Depending on which religion you follow, you could be condemned for getting amorous with anything outside of a husband or wife, so I'm keeping my kissing on hold for now. There is a person for whom the religious canons have chosen for you. Not an immaterial being, a way of life, or an ideology. It is the human task to find the person made by God for her and love them forever.

It's been proven, though, that life is good at getting in the way of forever. Each day, week, month year, decade, presents new ways to behave in ways that are more pleasing to oneself than to God. At sixteen, one may love Shakespeare, but at forty-five, hate it. It is in a person's freedom to chose how to spend their time at each age. Maybe at sixteen, you also promised yourself to read all of Shakespeare's plays once a year for the rest of your life. No holy book mandated this promise, but it supported and gave you hope to go forward at the time you made it. What other reason is there to make a sacred vow? And what flimsier?

It allows one to haggle. Kisses, sunglasses, television, books, husbands, girlfriends, career pats, friendships - each asks for its own commitment. When one is able to commit himself to certain behaviors toward the people and situation about which he cares, it allows the embrace of life outside of those behaviors as an ongoing haggle. It promotes fidelity toward his own nature, and gratitude for the freedom to play into a living relationship with that which (or they who) counters it.

The basic problem with this sorting of religious and living commitments is that the human will is loathe to commit to anything. Religion especially. If you switch from an active to an observational experience of behavior, however, you only have to behave as you will and then keep the stuff that works for you. A religious behavior does not please or necessarily get noticed by others, but has the ability to quietly blow one's mind. A haggling behavior draws attention and provides a succinct feeling of satisfaction.

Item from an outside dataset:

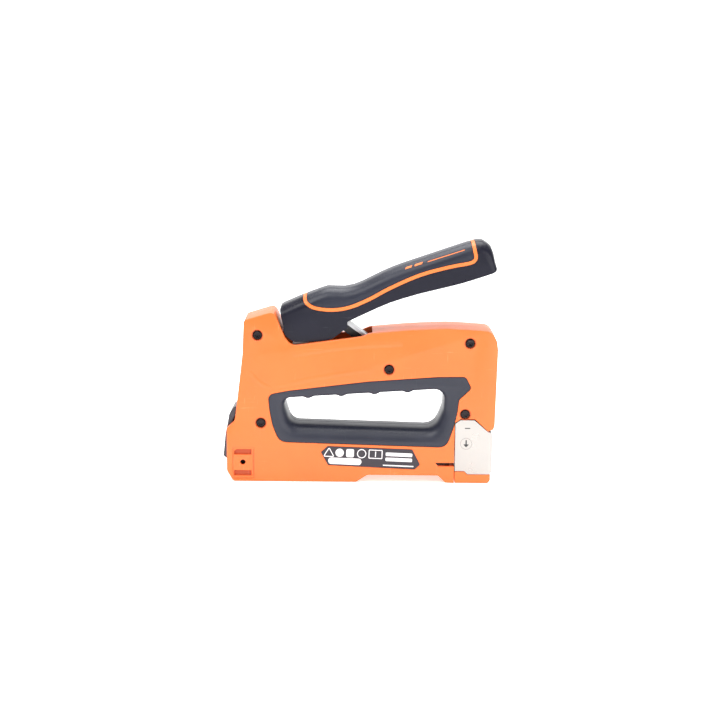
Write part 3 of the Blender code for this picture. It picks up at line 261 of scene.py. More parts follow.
def wire(name: str, line: np.ndarray, radius: float, sides: int = 12) -> bpy.types.Object:
    """Round wire: W(u, v) = line(u) + radius (cos v normal(u) + sin v binormal(u)).

    The normal points away from the middle of the whole line, less its part along the wire, so the wire
    doesn't twist.

    Args:
        name: Name of the new object.
        line: Points of the wire's centre line.
        radius: Radius of the wire.
        sides: Points around it.

    Returns:
        The wire as a closed solid.
    """
    along = np.gradient(line, axis=0)
    along /= np.linalg.norm(along, axis=1)[:, None]
    outward = line - line.mean(axis=0)
    outward -= along * (outward * along).sum(axis=1)[:, None]
    normal = outward / np.linalg.norm(outward, axis=1)[:, None]
    binormal = np.cross(along, normal)
    turn = np.linspace(0, TAU, sides, endpoint=False)
    ring = np.cos(turn)[None, :, None] * normal[:, None] + np.sin(turn)[None, :, None] * binormal[:, None]
    return surface(name, line[:, None] + radius * ring, closed_v=True, caps=True)


# ---------------------------------------------------------------- shader groups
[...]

Religion's traditional counterpoint to the allure of unchecked human haggling has been that people, in their semi-knowledge, usually choose to destroy their relationships. There is evidence of this; humanity's choices have resulted in a broken world economy, mass wildlife extinction, and multi-billion dollar global drug and sex trades. People choose their behavior, institutional religion says, creation starts circling the drain, and God groans and shuts the door to brood - over and over again throughout human history.

Or, maybe He puts his reading glasses on for a closer look at the planet earth. While one is beating oneself up for making another stupid move, maybe God is calculating a better contract, a new proposal for what these strange humans could be to His creation, if we wanted to. A human and God might then observe each other in a cantankerous but real desire to discover a relationship of mutual input. Talk about revolutionizing the workplace!

In that case the only task left would be to let go of the idea that humanity is too selfish to understand how God would prefer that we behave. Instead of grumbling about hopes thwarted by the world God has created, we could then lay out our terms as informed by experience. To a God who seeks to participate fully in life on earth, isn't it more selfish to fake peace than to fight for another chance to reveal ourselves as temporarily up in arms about the best way into the future?

Behaviors. There is a lot to gain n keeping to those one chooses, so long as they come at a fair price. I'm not sure whether that price is measured more in religious or experiential currency, but I wouldn't turn down a deep conversation about this beautifully confused world - or a divine kiss while still here.

*Acting is a type of behaving that can lead away from discipline rather than toward it. If one acts a certain way uncharacteristically, it could be out of a need for self expression rather than out of an aspiration to self-possession. Acting becomes behavior when one does it in the hope of giving some kind of shape to one's character.